[Problem requirements]:
Show every line containing "render" by copying it.

[Records for this task]:
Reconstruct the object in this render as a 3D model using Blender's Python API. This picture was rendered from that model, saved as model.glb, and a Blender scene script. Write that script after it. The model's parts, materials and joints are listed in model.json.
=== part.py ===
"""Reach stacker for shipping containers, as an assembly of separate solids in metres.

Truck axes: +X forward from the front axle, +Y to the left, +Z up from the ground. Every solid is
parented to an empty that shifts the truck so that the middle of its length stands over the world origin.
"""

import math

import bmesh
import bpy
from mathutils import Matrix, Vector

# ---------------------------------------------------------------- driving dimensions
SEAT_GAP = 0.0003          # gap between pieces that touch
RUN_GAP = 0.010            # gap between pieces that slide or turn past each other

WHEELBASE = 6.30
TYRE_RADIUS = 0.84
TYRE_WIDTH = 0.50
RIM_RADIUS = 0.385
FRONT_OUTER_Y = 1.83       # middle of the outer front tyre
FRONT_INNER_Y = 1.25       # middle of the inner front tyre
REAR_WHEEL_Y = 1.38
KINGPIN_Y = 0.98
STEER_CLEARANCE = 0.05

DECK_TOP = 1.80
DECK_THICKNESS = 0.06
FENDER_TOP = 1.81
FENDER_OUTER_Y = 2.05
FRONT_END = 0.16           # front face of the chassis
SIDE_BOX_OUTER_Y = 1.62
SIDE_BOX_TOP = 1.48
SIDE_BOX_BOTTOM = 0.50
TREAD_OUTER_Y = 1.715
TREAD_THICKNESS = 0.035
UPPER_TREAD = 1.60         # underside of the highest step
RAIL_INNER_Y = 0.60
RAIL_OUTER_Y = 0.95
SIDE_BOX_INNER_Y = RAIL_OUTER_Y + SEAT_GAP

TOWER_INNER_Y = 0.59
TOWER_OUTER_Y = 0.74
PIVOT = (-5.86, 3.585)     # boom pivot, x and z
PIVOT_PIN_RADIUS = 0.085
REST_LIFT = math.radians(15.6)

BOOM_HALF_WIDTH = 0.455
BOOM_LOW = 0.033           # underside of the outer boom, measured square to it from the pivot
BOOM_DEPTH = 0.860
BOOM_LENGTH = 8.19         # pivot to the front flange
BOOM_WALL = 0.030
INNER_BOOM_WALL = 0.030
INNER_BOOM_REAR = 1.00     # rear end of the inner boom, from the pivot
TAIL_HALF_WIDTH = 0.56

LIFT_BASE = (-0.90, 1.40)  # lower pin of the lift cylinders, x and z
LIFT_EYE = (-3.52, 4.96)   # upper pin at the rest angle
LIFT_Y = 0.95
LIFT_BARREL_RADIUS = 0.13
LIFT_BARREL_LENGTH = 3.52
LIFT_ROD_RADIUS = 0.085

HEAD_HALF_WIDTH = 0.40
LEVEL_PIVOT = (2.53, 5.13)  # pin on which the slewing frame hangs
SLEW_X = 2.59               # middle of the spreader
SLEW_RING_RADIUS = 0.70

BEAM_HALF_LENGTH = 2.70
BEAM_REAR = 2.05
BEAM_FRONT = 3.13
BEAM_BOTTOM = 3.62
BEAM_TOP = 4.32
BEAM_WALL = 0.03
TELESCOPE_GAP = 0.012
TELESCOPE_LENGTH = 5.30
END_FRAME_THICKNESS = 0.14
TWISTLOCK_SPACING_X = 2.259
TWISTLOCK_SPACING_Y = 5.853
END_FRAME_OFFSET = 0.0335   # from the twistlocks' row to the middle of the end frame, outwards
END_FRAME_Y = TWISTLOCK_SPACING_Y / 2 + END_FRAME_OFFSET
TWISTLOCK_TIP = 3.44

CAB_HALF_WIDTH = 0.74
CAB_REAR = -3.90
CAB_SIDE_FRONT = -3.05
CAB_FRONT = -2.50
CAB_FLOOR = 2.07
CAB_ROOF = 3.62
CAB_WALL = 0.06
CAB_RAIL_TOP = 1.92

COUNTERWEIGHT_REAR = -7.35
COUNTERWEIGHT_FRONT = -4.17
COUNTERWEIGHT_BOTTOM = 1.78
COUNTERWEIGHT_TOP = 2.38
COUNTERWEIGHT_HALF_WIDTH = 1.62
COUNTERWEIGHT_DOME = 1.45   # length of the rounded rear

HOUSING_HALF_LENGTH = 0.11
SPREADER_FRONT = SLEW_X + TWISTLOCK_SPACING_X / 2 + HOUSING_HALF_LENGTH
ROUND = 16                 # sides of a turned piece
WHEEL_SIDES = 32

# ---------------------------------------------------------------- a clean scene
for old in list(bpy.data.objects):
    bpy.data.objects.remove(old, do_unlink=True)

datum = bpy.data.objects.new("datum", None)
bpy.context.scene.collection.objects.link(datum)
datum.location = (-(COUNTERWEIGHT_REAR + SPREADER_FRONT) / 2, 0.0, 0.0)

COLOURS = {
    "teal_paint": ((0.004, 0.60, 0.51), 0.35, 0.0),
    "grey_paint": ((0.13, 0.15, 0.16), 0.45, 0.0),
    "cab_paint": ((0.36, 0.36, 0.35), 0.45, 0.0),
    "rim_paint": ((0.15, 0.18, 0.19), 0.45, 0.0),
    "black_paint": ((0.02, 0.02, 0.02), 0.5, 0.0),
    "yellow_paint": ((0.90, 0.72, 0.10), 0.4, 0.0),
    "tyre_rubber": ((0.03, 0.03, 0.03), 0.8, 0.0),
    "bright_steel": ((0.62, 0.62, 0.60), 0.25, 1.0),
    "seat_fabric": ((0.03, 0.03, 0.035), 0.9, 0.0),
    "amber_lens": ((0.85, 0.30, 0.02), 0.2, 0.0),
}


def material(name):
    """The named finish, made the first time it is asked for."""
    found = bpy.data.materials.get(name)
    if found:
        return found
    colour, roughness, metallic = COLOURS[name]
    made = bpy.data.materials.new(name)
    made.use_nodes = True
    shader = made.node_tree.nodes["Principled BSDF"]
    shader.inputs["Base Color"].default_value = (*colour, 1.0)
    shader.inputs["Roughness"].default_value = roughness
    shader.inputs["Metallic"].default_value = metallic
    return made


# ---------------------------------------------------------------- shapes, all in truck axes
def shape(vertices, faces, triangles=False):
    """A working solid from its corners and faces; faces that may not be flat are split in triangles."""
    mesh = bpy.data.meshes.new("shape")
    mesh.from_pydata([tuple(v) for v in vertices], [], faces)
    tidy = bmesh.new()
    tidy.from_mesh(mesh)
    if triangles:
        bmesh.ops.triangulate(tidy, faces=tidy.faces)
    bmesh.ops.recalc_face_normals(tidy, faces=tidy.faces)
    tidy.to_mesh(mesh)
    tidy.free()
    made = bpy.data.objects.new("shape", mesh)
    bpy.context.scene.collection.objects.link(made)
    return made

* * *

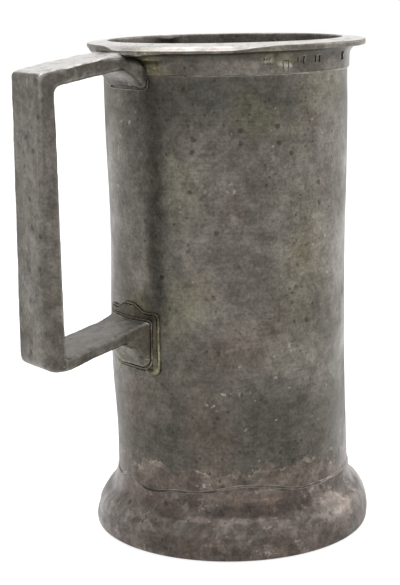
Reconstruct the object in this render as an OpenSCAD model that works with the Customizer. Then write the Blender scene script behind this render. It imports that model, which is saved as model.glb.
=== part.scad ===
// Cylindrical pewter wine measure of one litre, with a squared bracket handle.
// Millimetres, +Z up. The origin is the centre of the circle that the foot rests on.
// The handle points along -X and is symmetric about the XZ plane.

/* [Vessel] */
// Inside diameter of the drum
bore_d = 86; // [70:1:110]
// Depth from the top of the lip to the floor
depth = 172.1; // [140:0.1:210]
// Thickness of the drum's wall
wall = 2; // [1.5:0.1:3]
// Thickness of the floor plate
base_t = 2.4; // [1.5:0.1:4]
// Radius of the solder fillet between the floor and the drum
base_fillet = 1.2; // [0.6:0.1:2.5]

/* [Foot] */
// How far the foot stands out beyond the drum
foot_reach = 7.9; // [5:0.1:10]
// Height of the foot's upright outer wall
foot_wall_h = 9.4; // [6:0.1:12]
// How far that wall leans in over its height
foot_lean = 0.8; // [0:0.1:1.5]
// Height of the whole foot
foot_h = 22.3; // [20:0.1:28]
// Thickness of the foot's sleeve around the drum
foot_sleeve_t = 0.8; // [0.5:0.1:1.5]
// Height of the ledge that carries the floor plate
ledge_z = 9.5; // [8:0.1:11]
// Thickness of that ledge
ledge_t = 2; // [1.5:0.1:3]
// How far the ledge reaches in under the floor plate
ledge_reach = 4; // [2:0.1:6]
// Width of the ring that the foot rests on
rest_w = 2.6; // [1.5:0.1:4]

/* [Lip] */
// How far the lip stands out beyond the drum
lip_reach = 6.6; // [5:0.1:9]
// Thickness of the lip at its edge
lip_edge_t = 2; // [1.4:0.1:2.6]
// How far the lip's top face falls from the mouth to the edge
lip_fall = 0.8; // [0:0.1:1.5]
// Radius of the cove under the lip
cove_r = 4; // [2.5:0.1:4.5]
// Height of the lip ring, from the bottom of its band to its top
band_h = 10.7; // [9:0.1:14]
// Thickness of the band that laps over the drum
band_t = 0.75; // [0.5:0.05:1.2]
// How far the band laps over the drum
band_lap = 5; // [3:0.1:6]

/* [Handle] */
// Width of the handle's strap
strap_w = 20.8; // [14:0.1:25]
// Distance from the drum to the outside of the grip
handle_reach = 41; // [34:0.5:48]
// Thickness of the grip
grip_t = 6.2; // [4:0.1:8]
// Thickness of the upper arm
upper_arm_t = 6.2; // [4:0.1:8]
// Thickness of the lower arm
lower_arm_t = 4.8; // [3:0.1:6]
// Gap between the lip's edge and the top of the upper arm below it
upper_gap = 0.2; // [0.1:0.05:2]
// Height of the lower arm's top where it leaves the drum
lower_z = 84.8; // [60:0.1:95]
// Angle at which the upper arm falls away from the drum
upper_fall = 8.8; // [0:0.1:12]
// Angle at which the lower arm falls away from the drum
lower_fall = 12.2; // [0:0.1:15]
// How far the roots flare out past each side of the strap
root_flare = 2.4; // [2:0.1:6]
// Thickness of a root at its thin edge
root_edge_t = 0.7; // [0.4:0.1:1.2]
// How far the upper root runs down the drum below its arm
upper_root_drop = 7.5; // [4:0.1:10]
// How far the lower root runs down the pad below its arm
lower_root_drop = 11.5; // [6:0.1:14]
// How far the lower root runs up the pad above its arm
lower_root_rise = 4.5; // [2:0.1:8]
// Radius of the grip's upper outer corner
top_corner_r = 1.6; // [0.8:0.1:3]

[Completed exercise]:
Reconstruct the object in this render as a 3D model using Blender's Python API. This picture was rendered from that model, saved as model.glb, and a Blender scene script. Write that script after it. The model's parts, materials and joints are listed in model.json.
Reconstruct the object in this render as an OpenSCAD model that works with the Customizer. Then write the Blender scene script behind this render. It imports that model, which is saved as model.glb.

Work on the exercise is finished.